▸ Task to carry out
Copy the data exactly from the line that contains "shoe_frame();" through the line that contains "for node in", keeping both end lines and leaving out everything else.

▸ Provided records

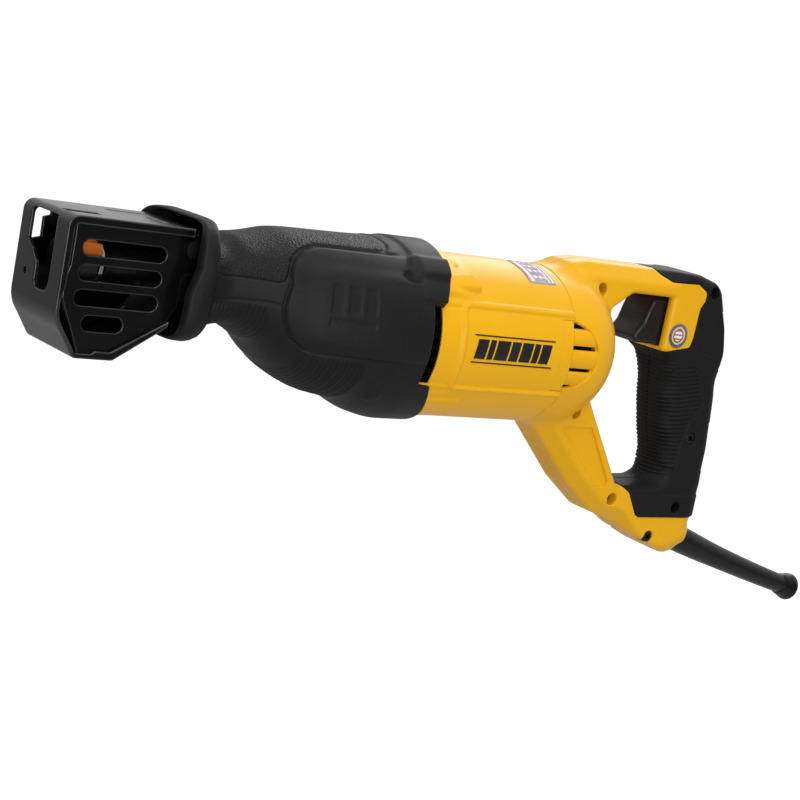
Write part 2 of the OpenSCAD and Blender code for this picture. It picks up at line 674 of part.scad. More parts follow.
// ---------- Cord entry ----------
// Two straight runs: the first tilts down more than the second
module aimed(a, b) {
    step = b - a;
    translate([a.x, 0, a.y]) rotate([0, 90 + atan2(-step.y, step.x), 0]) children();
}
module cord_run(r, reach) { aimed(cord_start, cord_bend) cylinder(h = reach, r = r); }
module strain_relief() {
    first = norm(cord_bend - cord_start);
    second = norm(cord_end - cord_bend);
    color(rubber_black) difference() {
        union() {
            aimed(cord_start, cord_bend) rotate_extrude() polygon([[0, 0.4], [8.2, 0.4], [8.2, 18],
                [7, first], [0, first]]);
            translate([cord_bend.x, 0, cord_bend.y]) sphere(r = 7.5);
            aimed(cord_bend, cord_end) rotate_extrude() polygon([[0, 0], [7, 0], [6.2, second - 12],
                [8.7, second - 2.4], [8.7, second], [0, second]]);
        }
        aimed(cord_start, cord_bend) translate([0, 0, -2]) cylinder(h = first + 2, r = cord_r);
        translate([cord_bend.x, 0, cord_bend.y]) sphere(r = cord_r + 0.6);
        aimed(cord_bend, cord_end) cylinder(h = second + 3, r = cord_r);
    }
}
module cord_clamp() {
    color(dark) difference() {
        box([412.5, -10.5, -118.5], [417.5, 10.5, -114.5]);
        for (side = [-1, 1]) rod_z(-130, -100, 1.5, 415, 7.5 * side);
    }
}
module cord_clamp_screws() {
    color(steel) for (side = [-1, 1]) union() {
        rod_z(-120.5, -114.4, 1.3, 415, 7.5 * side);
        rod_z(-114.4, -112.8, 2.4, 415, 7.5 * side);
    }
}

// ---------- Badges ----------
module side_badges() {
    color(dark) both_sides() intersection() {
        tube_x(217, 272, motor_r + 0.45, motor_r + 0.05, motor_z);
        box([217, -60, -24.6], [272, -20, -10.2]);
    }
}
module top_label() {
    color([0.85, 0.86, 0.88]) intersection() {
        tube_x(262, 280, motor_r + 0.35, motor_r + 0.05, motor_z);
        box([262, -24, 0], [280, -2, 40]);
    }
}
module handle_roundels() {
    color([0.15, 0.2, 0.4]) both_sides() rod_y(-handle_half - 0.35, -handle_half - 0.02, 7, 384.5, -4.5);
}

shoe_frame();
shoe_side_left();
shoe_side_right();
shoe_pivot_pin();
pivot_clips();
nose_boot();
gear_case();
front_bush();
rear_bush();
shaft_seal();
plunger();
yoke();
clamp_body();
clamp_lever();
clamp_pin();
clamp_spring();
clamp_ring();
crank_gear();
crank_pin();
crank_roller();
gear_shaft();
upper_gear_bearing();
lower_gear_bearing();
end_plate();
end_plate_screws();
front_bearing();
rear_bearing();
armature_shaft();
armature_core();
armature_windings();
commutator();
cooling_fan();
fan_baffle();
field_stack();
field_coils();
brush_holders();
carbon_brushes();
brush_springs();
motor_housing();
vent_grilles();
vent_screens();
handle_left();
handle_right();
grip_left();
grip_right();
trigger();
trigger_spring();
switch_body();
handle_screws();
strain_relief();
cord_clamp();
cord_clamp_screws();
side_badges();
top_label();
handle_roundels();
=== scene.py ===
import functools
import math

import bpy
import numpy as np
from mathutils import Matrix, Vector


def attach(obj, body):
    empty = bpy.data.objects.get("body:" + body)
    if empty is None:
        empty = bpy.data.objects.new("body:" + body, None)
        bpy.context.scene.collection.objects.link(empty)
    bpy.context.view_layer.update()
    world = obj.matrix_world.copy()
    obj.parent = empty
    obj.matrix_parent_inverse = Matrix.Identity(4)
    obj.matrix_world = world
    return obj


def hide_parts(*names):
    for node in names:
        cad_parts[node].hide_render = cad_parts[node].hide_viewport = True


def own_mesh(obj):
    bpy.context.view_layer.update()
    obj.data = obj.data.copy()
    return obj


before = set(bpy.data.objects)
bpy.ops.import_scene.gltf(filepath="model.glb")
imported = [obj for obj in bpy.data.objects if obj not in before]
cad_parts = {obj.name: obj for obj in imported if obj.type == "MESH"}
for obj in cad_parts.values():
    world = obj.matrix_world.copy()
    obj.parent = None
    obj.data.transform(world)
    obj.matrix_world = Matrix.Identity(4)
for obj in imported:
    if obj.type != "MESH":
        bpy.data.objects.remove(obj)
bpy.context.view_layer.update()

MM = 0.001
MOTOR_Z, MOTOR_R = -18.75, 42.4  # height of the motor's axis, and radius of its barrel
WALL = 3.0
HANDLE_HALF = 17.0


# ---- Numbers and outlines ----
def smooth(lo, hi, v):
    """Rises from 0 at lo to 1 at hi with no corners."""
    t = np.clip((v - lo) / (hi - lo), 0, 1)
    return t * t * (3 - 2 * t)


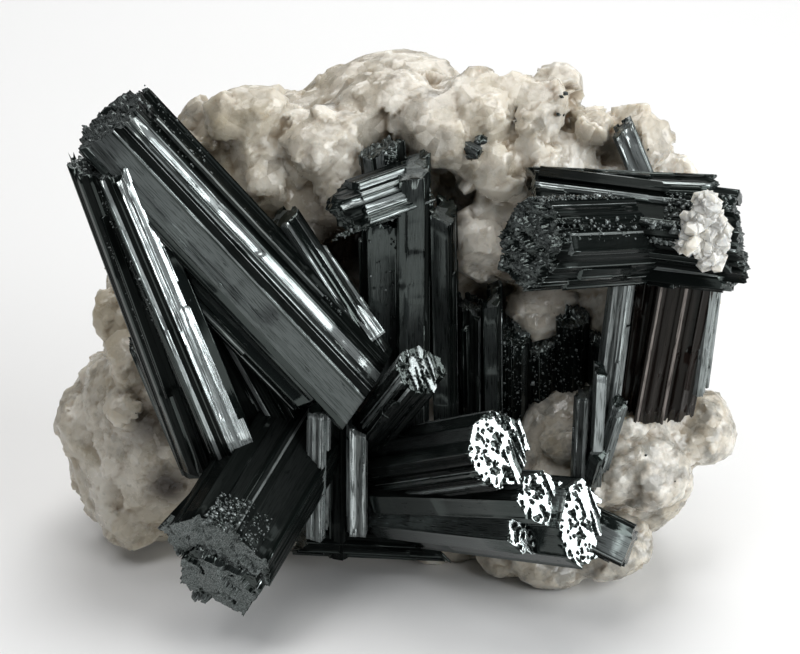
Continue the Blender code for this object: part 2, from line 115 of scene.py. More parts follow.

▸ Correct answer
shoe_frame();
shoe_side_left();
shoe_side_right();
shoe_pivot_pin();
pivot_clips();
nose_boot();
gear_case();
front_bush();
rear_bush();
shaft_seal();
plunger();
yoke();
clamp_body();
clamp_lever();
clamp_pin();
clamp_spring();
clamp_ring();
crank_gear();
crank_pin();
crank_roller();
gear_shaft();
upper_gear_bearing();
lower_gear_bearing();
end_plate();
end_plate_screws();
front_bearing();
rear_bearing();
armature_shaft();
armature_core();
armature_windings();
commutator();
cooling_fan();
fan_baffle();
field_stack();
field_coils();
brush_holders();
carbon_brushes();
brush_springs();
motor_housing();
vent_grilles();
vent_screens();
handle_left();
handle_right();
grip_left();
grip_right();
trigger();
trigger_spring();
switch_body();
handle_screws();
strain_relief();
cord_clamp();
cord_clamp_screws();
side_badges();
top_label();
handle_roundels();
=== scene.py ===
import functools
import math

import bpy
import numpy as np
from mathutils import Matrix, Vector


def attach(obj, body):
    empty = bpy.data.objects.get("body:" + body)
    if empty is None:
        empty = bpy.data.objects.new("body:" + body, None)
        bpy.context.scene.collection.objects.link(empty)
    bpy.context.view_layer.update()
    world = obj.matrix_world.copy()
    obj.parent = empty
    obj.matrix_parent_inverse = Matrix.Identity(4)
    obj.matrix_world = world
    return obj


def hide_parts(*names):
    for node in names:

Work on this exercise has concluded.